## Input

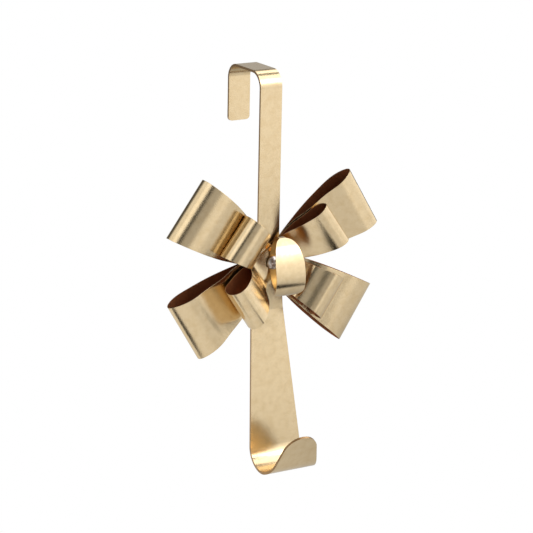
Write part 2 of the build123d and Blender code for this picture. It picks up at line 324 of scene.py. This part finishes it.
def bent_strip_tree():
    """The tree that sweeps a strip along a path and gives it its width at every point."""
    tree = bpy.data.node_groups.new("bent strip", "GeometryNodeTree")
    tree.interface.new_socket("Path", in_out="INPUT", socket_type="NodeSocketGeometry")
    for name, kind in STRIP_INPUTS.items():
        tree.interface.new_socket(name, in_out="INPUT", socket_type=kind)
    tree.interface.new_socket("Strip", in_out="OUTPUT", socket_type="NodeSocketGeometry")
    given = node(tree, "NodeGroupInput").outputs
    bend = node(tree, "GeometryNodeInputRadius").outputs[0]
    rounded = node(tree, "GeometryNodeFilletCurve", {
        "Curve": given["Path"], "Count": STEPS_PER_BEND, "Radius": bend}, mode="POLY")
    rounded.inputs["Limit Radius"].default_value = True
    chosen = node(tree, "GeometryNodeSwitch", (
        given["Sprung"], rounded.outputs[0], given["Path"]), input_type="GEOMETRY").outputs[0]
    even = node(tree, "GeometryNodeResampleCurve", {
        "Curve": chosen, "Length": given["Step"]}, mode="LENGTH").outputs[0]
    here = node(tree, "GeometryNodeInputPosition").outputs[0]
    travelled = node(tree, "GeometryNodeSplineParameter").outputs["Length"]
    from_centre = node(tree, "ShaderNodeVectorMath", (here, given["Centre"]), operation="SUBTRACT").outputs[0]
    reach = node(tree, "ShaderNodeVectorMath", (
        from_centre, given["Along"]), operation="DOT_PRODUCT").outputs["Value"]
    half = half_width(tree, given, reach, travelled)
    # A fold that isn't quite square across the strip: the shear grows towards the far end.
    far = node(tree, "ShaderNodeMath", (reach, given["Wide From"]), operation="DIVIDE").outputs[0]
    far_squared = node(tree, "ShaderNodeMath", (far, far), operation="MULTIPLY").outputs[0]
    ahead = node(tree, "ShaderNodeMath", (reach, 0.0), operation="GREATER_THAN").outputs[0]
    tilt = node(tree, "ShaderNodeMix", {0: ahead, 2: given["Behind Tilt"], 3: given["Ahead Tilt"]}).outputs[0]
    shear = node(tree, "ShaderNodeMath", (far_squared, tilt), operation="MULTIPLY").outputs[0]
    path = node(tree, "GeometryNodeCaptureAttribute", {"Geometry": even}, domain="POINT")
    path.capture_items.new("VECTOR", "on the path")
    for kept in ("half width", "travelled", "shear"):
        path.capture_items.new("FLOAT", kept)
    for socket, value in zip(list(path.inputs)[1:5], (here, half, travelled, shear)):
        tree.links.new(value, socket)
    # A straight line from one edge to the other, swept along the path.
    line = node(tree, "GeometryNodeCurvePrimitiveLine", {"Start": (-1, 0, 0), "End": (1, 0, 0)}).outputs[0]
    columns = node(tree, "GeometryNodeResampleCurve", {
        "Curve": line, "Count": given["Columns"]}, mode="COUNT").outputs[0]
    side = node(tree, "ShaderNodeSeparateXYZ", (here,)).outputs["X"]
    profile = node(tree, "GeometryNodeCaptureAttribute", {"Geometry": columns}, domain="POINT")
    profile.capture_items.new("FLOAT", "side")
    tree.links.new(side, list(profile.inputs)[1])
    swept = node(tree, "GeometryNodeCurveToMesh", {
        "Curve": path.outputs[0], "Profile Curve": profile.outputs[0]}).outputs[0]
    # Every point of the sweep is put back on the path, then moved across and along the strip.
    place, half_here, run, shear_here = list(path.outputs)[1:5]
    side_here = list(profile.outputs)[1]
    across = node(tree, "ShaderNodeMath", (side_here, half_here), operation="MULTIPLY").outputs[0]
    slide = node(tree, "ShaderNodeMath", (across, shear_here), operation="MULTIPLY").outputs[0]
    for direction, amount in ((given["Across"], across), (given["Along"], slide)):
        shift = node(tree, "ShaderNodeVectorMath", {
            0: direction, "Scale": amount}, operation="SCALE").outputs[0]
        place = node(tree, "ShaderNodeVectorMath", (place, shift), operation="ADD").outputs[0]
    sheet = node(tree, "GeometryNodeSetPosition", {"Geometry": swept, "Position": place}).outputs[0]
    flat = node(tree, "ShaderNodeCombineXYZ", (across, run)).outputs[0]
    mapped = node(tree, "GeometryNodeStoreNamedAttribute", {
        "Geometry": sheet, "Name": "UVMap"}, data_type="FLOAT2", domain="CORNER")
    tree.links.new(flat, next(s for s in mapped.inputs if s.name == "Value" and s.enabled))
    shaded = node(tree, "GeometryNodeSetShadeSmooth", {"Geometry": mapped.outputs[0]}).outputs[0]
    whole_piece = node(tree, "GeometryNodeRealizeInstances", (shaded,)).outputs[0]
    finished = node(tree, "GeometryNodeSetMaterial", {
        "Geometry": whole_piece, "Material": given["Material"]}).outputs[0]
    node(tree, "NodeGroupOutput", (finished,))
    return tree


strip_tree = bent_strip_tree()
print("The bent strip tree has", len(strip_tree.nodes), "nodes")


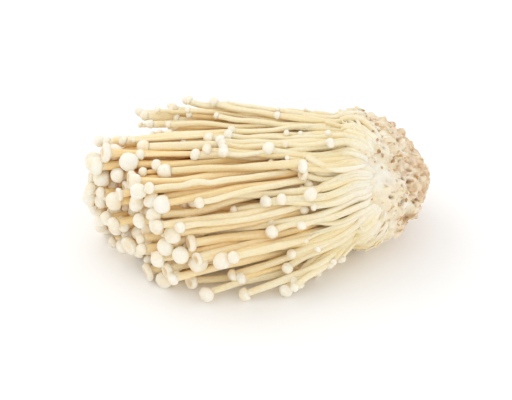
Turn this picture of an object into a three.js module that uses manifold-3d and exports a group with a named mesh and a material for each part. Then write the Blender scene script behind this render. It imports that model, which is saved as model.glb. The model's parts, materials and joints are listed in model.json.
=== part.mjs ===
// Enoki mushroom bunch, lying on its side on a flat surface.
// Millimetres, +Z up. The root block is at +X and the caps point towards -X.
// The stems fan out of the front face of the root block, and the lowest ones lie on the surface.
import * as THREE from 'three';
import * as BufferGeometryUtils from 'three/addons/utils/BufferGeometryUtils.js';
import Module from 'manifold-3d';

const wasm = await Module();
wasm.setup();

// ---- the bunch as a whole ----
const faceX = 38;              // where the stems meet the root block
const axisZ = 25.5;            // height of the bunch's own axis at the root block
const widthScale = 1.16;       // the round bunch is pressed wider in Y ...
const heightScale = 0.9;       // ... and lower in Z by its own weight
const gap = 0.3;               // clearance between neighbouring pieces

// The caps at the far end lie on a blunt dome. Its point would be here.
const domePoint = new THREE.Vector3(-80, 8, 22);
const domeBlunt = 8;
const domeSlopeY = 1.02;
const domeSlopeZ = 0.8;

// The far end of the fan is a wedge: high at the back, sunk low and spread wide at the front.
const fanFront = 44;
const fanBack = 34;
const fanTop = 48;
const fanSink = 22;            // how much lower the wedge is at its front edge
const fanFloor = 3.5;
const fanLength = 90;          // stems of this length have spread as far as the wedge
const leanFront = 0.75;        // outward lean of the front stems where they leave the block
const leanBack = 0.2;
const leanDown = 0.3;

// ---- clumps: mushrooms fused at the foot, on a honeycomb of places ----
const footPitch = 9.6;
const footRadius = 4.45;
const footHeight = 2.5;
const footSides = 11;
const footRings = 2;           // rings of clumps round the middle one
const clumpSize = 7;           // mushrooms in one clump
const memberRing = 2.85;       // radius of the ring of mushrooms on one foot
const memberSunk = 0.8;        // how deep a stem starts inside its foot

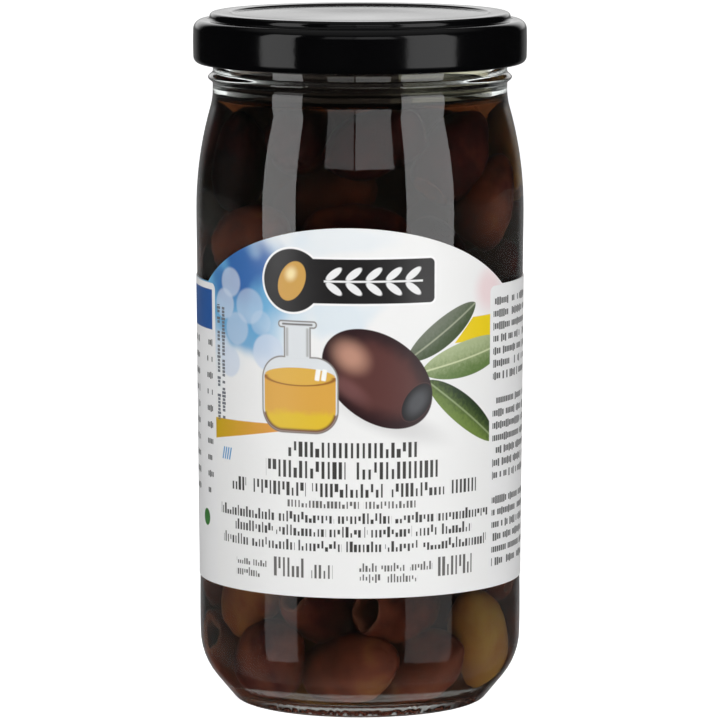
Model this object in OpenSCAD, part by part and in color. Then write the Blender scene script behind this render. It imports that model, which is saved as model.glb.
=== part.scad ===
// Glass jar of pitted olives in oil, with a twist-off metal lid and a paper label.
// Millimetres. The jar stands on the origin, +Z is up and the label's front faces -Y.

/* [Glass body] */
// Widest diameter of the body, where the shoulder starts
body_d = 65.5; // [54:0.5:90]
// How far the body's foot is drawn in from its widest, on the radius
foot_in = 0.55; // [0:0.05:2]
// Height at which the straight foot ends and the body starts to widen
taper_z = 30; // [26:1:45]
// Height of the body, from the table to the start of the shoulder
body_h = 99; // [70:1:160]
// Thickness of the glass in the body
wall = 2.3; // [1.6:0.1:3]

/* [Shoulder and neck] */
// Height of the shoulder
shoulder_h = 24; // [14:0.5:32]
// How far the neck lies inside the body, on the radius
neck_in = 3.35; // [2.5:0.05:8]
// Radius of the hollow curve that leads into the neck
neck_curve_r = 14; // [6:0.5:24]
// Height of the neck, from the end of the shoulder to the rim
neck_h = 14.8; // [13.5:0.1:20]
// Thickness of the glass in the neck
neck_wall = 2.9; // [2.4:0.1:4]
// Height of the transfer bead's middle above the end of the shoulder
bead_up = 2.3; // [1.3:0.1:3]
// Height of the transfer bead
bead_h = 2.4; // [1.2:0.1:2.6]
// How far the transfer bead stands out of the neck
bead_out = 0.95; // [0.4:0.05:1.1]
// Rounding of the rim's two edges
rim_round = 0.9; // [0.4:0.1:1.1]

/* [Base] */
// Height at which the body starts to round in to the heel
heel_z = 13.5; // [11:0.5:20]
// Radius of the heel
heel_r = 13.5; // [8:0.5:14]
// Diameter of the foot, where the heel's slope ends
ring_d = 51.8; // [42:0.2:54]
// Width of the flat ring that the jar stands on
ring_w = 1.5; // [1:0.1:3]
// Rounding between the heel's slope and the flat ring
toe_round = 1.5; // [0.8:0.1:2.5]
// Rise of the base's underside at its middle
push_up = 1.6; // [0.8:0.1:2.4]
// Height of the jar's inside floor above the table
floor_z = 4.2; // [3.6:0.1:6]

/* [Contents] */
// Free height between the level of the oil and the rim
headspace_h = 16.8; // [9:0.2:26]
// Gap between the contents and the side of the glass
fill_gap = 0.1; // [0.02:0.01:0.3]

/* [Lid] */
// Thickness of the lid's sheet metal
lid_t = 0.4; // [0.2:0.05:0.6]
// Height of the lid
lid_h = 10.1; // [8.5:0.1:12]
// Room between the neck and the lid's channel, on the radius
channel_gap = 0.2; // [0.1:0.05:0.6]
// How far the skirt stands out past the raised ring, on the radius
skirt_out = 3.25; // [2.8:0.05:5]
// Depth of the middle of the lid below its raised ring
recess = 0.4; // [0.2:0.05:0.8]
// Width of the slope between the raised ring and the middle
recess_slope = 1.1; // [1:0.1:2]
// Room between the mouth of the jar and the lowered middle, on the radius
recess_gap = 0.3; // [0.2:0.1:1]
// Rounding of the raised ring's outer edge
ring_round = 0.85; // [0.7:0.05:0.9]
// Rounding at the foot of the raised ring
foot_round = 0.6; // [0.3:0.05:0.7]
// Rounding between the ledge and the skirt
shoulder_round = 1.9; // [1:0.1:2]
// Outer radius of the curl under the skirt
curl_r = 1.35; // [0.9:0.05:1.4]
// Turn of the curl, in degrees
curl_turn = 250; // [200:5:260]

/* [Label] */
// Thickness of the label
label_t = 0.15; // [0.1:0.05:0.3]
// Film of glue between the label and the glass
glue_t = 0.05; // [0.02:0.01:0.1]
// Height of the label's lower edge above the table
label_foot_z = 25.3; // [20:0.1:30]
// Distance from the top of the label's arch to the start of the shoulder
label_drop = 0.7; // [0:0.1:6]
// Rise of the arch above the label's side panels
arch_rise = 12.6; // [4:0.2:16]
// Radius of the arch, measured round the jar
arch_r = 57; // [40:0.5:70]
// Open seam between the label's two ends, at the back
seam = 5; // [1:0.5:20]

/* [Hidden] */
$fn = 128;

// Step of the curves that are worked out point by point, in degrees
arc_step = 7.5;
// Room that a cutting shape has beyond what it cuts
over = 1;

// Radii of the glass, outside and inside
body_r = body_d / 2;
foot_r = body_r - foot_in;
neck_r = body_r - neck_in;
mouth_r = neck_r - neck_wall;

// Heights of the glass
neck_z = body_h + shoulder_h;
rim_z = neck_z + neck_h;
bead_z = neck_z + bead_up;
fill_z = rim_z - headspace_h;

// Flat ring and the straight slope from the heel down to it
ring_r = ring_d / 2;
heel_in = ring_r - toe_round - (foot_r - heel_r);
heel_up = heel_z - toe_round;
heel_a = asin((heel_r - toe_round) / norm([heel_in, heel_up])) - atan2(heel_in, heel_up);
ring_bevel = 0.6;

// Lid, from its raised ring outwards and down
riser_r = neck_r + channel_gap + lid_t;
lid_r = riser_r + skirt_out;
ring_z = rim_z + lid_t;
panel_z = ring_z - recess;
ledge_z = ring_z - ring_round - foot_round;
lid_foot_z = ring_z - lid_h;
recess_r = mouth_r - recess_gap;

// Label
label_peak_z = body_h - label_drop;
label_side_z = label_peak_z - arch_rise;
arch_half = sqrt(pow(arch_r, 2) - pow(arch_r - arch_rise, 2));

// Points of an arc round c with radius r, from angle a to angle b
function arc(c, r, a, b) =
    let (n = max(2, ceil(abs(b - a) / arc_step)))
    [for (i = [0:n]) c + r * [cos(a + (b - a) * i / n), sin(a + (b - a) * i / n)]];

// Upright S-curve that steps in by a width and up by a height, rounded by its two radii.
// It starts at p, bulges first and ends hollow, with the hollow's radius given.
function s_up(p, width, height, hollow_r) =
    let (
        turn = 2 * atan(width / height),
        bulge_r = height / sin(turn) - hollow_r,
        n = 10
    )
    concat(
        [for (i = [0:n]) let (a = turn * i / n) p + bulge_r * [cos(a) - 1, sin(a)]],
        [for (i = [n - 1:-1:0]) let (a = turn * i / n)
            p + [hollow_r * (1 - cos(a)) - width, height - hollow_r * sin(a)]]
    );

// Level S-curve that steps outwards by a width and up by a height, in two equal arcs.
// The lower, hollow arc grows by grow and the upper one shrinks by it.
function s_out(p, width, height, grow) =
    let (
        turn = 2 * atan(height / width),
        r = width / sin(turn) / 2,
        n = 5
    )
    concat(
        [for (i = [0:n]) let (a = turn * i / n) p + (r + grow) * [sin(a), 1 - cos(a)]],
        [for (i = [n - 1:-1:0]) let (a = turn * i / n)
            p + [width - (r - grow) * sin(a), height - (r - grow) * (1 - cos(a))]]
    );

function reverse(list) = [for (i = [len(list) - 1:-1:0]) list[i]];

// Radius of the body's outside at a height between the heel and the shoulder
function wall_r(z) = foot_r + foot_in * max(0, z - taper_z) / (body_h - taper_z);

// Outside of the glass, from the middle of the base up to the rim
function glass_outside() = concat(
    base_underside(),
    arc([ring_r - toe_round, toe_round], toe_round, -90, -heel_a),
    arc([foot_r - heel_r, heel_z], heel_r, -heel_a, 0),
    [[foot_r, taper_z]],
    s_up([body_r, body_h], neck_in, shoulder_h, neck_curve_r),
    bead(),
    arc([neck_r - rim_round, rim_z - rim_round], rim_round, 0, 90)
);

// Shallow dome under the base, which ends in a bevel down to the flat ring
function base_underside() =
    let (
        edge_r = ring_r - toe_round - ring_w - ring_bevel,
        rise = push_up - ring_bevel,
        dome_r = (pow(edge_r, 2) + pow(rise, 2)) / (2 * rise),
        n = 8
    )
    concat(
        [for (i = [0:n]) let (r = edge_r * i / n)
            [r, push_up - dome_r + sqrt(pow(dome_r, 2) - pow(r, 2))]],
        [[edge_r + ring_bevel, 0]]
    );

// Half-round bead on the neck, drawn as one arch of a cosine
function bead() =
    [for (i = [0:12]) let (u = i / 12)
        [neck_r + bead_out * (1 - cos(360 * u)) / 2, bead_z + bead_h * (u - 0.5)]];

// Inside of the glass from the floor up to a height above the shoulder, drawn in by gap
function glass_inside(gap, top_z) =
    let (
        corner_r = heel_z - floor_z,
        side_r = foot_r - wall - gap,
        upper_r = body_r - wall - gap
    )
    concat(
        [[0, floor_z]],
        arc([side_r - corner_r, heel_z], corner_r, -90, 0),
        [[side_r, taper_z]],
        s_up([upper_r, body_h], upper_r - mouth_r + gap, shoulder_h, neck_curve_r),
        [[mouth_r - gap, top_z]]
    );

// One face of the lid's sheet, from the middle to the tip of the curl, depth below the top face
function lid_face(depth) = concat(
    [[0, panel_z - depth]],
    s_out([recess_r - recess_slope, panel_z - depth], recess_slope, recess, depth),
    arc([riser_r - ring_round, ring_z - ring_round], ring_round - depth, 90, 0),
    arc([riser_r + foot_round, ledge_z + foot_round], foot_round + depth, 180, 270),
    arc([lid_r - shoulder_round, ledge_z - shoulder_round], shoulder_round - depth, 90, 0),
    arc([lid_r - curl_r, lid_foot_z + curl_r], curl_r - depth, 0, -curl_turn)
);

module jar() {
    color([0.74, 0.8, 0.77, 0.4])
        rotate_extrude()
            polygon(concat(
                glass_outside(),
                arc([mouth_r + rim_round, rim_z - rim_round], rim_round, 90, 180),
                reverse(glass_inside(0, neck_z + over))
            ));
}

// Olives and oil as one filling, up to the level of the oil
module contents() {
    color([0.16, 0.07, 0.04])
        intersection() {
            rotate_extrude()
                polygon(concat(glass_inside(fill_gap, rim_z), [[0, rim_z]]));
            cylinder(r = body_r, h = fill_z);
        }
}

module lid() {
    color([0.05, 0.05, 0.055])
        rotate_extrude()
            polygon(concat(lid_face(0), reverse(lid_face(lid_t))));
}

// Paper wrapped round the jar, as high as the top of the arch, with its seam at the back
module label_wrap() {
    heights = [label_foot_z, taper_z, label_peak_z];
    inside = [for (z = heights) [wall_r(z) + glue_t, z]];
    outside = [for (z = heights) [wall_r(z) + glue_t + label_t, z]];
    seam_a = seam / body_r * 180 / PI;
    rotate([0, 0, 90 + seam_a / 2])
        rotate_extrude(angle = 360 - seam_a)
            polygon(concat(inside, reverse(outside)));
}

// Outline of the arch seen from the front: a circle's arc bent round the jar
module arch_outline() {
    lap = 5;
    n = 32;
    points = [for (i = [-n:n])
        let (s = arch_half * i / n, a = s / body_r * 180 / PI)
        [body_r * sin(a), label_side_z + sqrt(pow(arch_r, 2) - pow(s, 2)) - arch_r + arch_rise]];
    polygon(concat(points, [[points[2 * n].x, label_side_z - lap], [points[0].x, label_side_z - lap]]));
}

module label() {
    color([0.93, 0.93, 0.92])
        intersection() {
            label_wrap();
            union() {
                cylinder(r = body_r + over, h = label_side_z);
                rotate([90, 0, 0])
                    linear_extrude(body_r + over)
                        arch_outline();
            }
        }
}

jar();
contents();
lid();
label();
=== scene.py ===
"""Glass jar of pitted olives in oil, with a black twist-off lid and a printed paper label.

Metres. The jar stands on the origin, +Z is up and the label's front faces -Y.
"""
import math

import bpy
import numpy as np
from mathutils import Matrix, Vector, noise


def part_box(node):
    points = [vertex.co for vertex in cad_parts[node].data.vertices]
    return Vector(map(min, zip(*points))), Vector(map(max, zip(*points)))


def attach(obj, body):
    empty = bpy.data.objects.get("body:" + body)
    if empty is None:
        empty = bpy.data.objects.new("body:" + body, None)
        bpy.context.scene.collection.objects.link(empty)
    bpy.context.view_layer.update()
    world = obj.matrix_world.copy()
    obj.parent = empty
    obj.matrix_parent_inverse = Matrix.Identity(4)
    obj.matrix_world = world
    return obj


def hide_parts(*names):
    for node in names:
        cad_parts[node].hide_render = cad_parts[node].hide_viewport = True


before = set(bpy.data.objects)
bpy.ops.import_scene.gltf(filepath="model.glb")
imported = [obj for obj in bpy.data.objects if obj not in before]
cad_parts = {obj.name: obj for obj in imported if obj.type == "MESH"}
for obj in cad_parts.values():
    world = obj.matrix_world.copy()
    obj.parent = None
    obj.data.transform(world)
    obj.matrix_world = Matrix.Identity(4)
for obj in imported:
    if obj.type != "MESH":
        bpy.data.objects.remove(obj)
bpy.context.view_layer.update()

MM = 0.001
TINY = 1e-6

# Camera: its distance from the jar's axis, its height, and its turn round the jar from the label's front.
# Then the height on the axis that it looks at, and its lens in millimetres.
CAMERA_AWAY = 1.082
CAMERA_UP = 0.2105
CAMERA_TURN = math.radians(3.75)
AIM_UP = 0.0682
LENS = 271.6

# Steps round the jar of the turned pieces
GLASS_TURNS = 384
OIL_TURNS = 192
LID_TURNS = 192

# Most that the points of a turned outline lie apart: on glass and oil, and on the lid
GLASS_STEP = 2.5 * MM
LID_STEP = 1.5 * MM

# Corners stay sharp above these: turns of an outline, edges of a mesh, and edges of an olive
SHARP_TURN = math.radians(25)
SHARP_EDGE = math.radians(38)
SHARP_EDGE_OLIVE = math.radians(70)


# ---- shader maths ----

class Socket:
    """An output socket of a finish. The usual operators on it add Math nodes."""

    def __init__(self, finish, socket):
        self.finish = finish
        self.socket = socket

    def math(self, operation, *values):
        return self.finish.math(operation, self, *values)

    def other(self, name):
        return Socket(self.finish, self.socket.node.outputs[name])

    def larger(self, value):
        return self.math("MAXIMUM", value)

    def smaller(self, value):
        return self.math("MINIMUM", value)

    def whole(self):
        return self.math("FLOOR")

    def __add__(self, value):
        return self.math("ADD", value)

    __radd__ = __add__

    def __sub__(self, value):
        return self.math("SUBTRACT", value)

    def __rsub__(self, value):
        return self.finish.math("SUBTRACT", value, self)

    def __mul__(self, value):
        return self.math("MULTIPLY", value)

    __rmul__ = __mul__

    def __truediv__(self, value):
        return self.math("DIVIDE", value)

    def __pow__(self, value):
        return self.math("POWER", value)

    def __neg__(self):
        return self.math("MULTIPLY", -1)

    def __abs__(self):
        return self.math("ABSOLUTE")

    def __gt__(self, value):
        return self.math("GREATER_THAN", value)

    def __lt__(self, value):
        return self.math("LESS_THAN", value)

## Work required
Repeat exactly, and only, the lines from the one containing "Turn this picture" through the one containing "const domeSlopeZ = 0.8;", both included.

## Answer to the task
Turn this picture of an object into a three.js module that uses manifold-3d and exports a group with a named mesh and a material for each part. Then write the Blender scene script behind this render. It imports that model, which is saved as model.glb. The model's parts, materials and joints are listed in model.json.
=== part.mjs ===
// Enoki mushroom bunch, lying on its side on a flat surface.
// Millimetres, +Z up. The root block is at +X and the caps point towards -X.
// The stems fan out of the front face of the root block, and the lowest ones lie on the surface.
import * as THREE from 'three';
import * as BufferGeometryUtils from 'three/addons/utils/BufferGeometryUtils.js';
import Module from 'manifold-3d';

const wasm = await Module();
wasm.setup();

// ---- the bunch as a whole ----
const faceX = 38;              // where the stems meet the root block
const axisZ = 25.5;            // height of the bunch's own axis at the root block
const widthScale = 1.16;       // the round bunch is pressed wider in Y ...
const heightScale = 0.9;       // ... and lower in Z by its own weight
const gap = 0.3;               // clearance between neighbouring pieces

// The caps at the far end lie on a blunt dome. Its point would be here.
const domePoint = new THREE.Vector3(-80, 8, 22);
const domeBlunt = 8;
const domeSlopeY = 1.02;
const domeSlopeZ = 0.8;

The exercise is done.